### PROBLEM STATEMENT
Copy out exactly the lines from the first line of the material below through the line containing "return total / math.sqrt(waves)", and nothing beyond them.
⟨
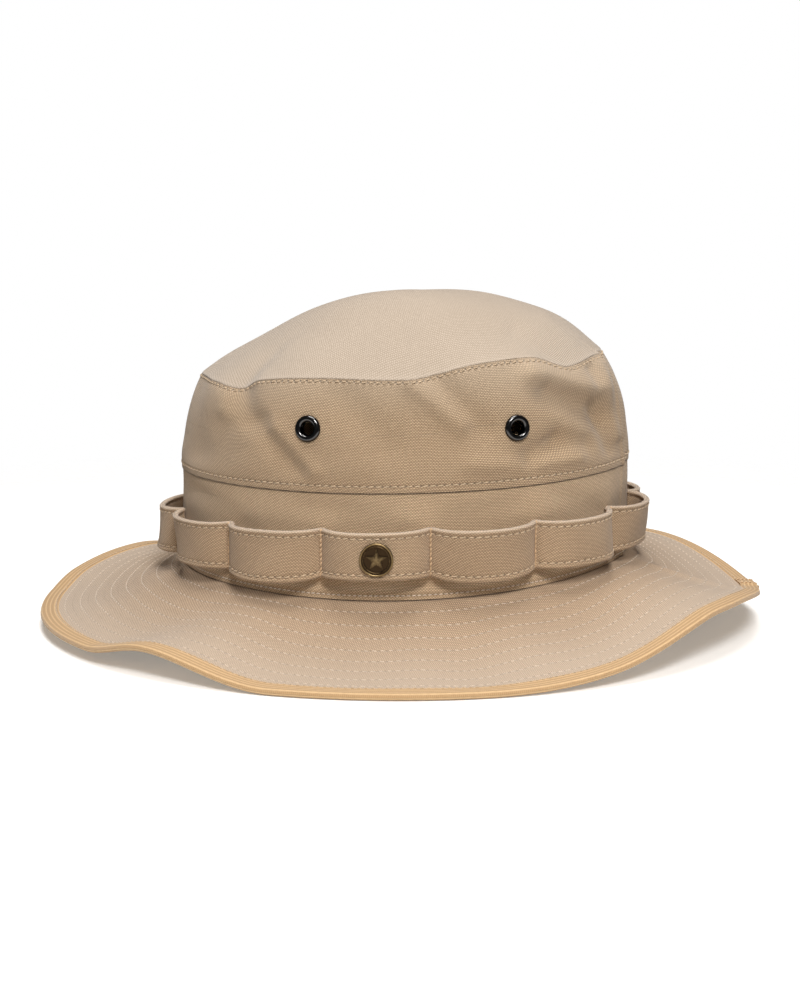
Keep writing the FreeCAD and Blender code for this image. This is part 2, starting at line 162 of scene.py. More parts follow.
def lumps(points, wavelength, seed):
    """A smooth random height from about -1 to 1."""
    random = np.random.RandomState(seed)
    waves = 14
    total = np.zeros(points.shape[:-1])
    for _ in range(waves):
        direction = random.normal(size=3)
        direction /= np.linalg.norm(direction)
        stretch = random.uniform(0.7, 1.5)
        total += np.cos(points @ direction * ROUND / (wavelength * stretch) + random.uniform(0, ROUND))
    return total / math.sqrt(waves)


def folds(x, y, z, table):
    """Outward bulge of the folds in a table."""
    total = np.zeros_like(x)
    for (from_y, from_z), (to_y, to_z), width, bulge, ear in table:
        run_y, run_z = (to_y - from_y) * mm, (to_z - from_z) * mm
        away_y, away_z = y - from_y * mm, z - from_z * mm
        share = np.clip((away_y * run_y + away_z * run_z) / (run_y ** 2 + run_z ** 2), 0, 1)
        distance = np.hypot(away_y - share * run_y, away_z - share * run_z)
        total += bulge * mm * bell(distance, 0, width * mm) * ease(x * ear / (25 * mm))
    return total


def oval(turn, half_length, half_width, back=CROWN_BACK):
    """Points of an oval, and the outward direction across it."""
    x = half_width * np.cos(turn)
    y = back + half_length * np.sin(turn)
    out_x, out_y = np.cos(turn) / half_width, np.sin(turn) / half_length
    size = np.hypot(out_x, out_y)
    return x, y, out_x / size, out_y / size


def even_turns(half_length, half_width):
    """A function from a share of the way round to the turn there."""
    turn = np.linspace(0, ROUND, 3601)
    x, y, _, _ = oval(turn, half_length, half_width)
    travelled = np.concatenate(([0], np.cumsum(np.hypot(np.diff(x), np.diff(y)))))
    length = travelled[-1]

    def turn_at(share):
        whole = np.floor(share)
        return np.interp((share - whole) * length, travelled, turn) + whole * ROUND
    return turn_at, length


band_turn, BAND_ROUND = even_turns(*BAND)
brim_turn, BRIM_ROUND = even_turns((BAND[0] + BRIM[0]) / 2, (BAND[1] + BRIM[1]) / 2)


def root_height(turn):
    return (26.1 + 2.86 * np.sin(turn) + 5.9 * np.sin(turn) ** 2) * mm


def band_seam_height(turn):
    return (73.2 + 2.05 * np.sin(turn) + 2.3 * np.sin(turn) ** 2) * mm


def tip_seam_height(turn):
    return through(TIP_SEAM_HEIGHTS, turn) * mm


def stack(x, y, z):
    return np.stack(np.broadcast_arrays(x, y, z), axis=-1)


def back_ridge(turn):
    """A soft upright crease near the back on the left, and the closing seam's ridge at the back."""
    degrees = np.degrees(turn) % 360
    crease = 1.1 * bell(degrees, 71, 1.4)
    valley = -1.5 * bell(degrees, 76, 3.0)
    seam = 0.5 * bell(degrees, 91.5, 1.6) - 0.5 * bell(degrees, 90, 0.35)
    return (crease + valley + seam) * mm


def side_skin(turn, rise, lift=0.0):
    """The crown's side, outer face. Rise runs from 0 at the band seam to 1 at the tip seam."""
    taper = np.clip(rise, 0, 1) ** 2.7
    half_length = SIDE[0] + (TIP[0] - SIDE[0]) * taper
    half_width = SIDE[1] + (TIP[1] - SIDE[1]) * taper
    x, y, out_x, out_y = oval(turn, half_length, half_width, CROWN_BACK + (TIP_BACK - CROWN_BACK) * taper)
    z = band_seam_height(turn) + (tip_seam_height(turn) - band_seam_height(turn)) * rise
    loose = ease(rise * 5)
    bulge = folds(x, y, z, SIDE_FOLDS) + 0.7 * mm * lumps(stack(x, y, z), 42 * mm, 3)
    bulge = bulge * loose + back_ridge(turn) + lift
    return stack(x + out_x * bulge, y + out_y * bulge, z)


def tip_skin(turn, reach, lift=0.0):
    """The domed tip, outer face. Reach runs from 0 at its top to 1 at its seam."""
    seam = side_skin(turn, np.ones_like(turn))
    reach = np.asarray(reach)
    x, y, _, _ = oval(turn, *TIP, back=TIP_BACK)
    x = DOME_TOP.x + (x - DOME_TOP.x) * reach + (seam[..., 0] - x) * reach ** 6
    y = DOME_TOP.y + (y - DOME_TOP.y) * reach + (seam[..., 1] - y) * reach ** 6
    even = (120.8 + 5.6 * np.sin(turn)) * mm
    fuller = 2 + 0.5 * np.cos(turn) ** 2 + 0.6 * np.clip(np.sin(turn), 0, 1)
    z = DOME_TOP.z + (even - DOME_TOP.z) * reach ** fuller + (seam[..., 2] - even) * reach ** 9
    free = 1 - reach ** 8
    puff = folds(x, y, z, TIP_FOLDS) + 0.8 * mm * lumps(stack(x, y, z), 50 * mm, 8)
    slope = 2 * (DOME_TOP.z - seam[..., 2]) * reach / np.hypot(seam[..., 0], seam[..., 1] - DOME_TOP.y)
    tall = 1 / np.sqrt(1 + slope ** 2)
    away = np.arctan2(seam[..., 1] - DOME_TOP.y, seam[..., 0])
    puff = puff * free + lift
    aside = slope * tall * puff
    return stack(x + np.cos(away) * aside, y + np.sin(away) * aside, z + tall * puff)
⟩
### FINAL RESULT
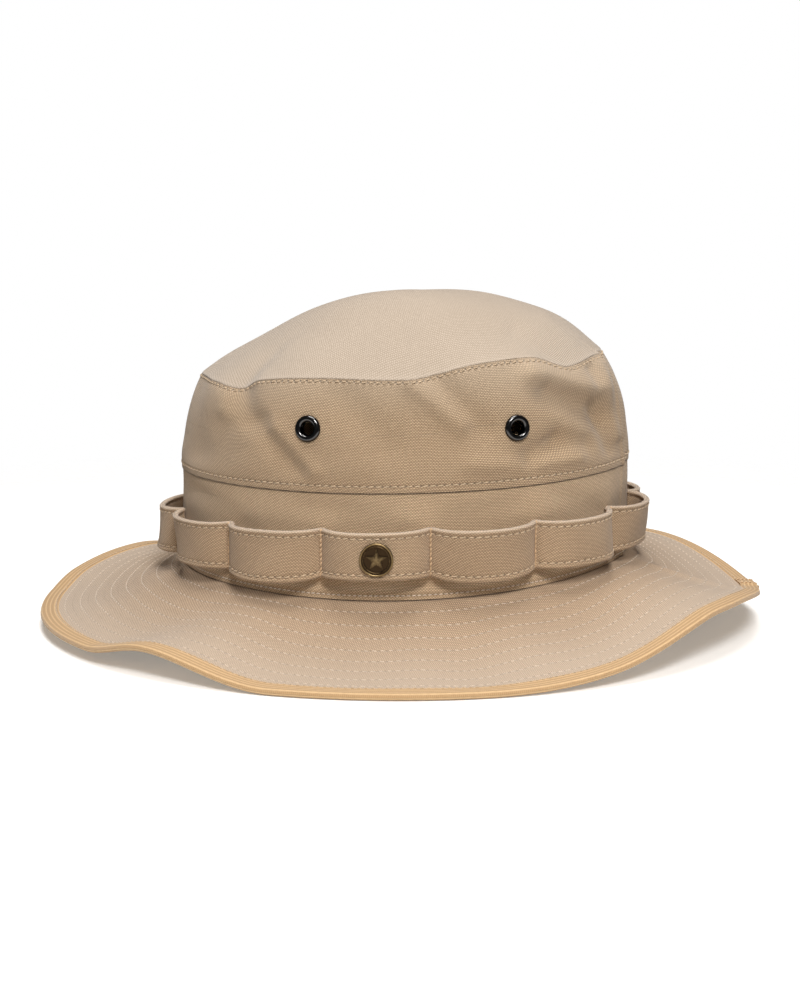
Keep writing the FreeCAD and Blender code for this image. This is part 2, starting at line 162 of scene.py. More parts follow.
def lumps(points, wavelength, seed):
    """A smooth random height from about -1 to 1."""
    random = np.random.RandomState(seed)
    waves = 14
    total = np.zeros(points.shape[:-1])
    for _ in range(waves):
        direction = random.normal(size=3)
        direction /= np.linalg.norm(direction)
        stretch = random.uniform(0.7, 1.5)
        total += np.cos(points @ direction * ROUND / (wavelength * stretch) + random.uniform(0, ROUND))
    return total / math.sqrt(waves)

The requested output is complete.